[Stored entries]
····················

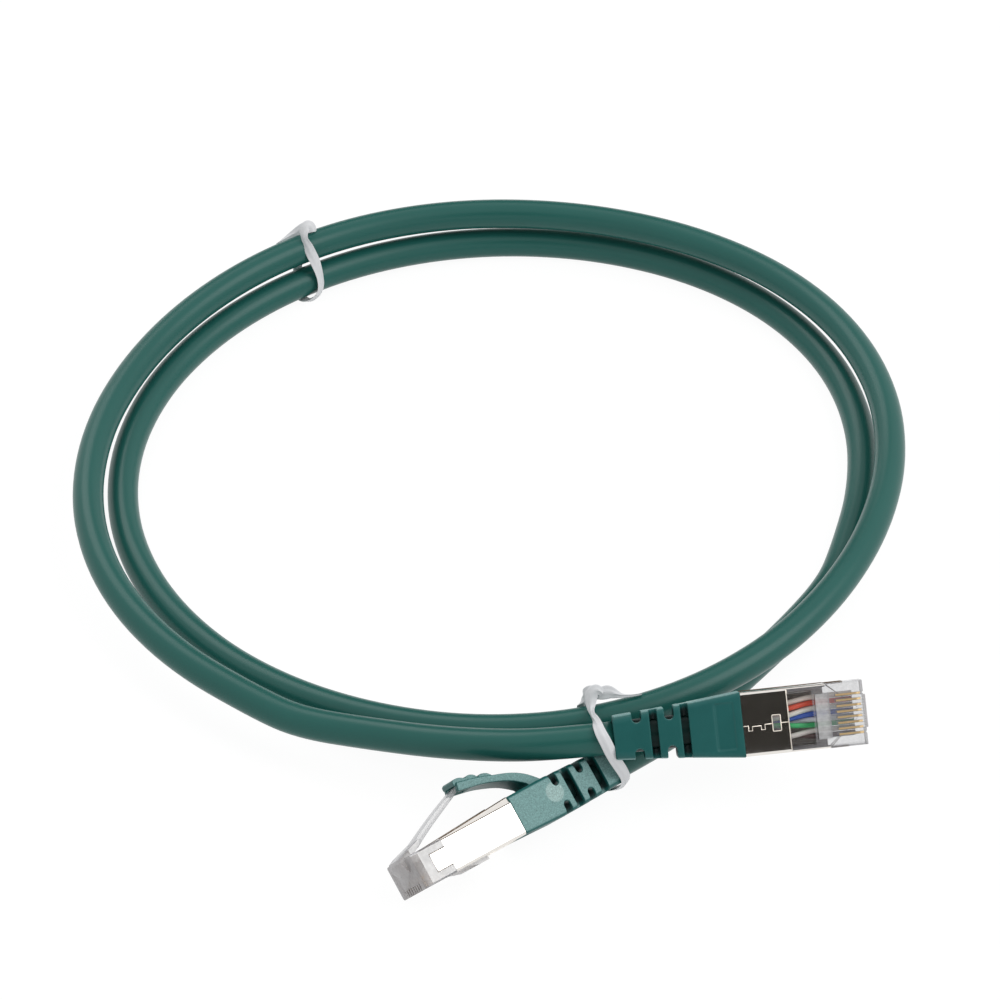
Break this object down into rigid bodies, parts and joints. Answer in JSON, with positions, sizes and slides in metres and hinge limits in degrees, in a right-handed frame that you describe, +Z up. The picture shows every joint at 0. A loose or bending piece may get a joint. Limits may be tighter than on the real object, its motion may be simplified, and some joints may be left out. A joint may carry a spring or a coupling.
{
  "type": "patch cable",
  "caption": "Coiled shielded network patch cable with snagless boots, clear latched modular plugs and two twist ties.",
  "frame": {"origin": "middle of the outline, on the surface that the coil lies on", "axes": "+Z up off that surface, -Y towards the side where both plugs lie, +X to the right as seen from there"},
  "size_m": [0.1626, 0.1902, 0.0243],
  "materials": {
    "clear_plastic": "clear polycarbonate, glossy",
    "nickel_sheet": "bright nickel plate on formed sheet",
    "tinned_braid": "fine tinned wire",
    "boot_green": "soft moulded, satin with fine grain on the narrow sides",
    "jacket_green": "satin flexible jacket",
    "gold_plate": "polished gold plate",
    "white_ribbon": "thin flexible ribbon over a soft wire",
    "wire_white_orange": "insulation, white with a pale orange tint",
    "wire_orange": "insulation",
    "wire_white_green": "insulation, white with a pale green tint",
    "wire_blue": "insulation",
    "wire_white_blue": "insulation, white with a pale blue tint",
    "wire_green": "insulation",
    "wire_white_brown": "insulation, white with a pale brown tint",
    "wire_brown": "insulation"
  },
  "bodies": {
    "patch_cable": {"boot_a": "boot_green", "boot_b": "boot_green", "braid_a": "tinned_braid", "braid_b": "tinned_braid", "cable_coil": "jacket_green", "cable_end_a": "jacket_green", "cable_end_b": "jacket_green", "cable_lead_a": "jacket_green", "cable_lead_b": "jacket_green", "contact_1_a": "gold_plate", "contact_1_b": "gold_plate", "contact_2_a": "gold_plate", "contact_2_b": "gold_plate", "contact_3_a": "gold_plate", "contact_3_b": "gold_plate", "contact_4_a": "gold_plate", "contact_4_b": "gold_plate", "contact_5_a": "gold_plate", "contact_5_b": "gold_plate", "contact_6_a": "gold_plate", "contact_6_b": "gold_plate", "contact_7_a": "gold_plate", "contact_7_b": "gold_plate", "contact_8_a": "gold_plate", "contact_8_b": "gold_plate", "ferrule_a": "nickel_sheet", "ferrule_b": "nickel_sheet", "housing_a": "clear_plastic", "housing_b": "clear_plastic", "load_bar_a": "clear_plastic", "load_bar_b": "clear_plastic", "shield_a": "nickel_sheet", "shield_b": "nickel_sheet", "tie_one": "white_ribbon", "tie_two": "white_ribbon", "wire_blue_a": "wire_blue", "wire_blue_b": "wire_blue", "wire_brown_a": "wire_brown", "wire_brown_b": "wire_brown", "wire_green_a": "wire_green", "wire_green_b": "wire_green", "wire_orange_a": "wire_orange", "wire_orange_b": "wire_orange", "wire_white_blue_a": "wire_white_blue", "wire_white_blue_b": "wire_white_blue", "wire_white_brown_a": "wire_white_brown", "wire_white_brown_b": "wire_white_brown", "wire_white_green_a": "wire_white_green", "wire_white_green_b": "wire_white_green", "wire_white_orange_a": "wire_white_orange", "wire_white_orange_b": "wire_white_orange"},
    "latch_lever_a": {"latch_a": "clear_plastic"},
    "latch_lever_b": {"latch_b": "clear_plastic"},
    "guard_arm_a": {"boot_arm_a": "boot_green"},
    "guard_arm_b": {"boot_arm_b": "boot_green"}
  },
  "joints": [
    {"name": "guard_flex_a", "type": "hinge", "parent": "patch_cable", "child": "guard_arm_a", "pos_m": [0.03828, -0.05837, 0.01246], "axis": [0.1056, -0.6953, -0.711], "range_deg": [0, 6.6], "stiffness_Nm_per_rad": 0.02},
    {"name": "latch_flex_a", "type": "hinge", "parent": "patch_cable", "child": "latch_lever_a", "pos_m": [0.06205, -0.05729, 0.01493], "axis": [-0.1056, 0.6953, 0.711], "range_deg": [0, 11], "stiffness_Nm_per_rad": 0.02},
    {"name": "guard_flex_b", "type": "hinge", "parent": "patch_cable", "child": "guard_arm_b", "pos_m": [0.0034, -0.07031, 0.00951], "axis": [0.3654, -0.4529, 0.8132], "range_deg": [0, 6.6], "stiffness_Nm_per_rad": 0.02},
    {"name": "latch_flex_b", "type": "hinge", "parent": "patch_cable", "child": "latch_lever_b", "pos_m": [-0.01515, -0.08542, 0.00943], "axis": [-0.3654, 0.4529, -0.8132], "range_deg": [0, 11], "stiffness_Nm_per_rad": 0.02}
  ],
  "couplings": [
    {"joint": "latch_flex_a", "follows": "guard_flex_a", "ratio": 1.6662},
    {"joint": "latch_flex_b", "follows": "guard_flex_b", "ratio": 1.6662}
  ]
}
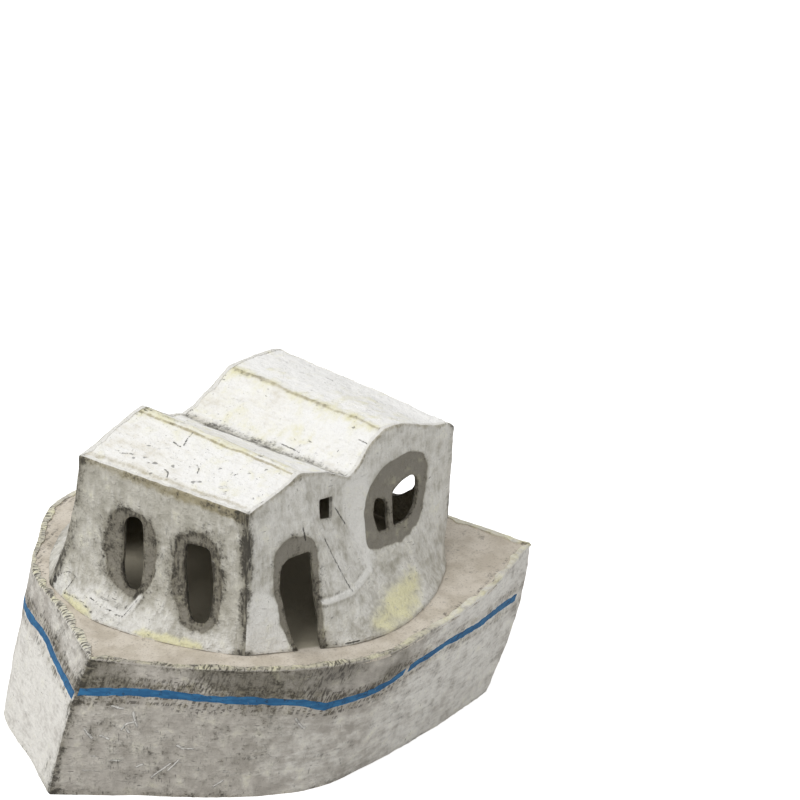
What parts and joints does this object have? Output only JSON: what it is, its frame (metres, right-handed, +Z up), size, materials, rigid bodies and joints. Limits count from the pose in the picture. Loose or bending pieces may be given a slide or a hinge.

····················

* **WRITTEN REQUEST**: Above are entries; state the number of lines among them that contain "object", and nothing else.

* **FINAL RESULT**: 2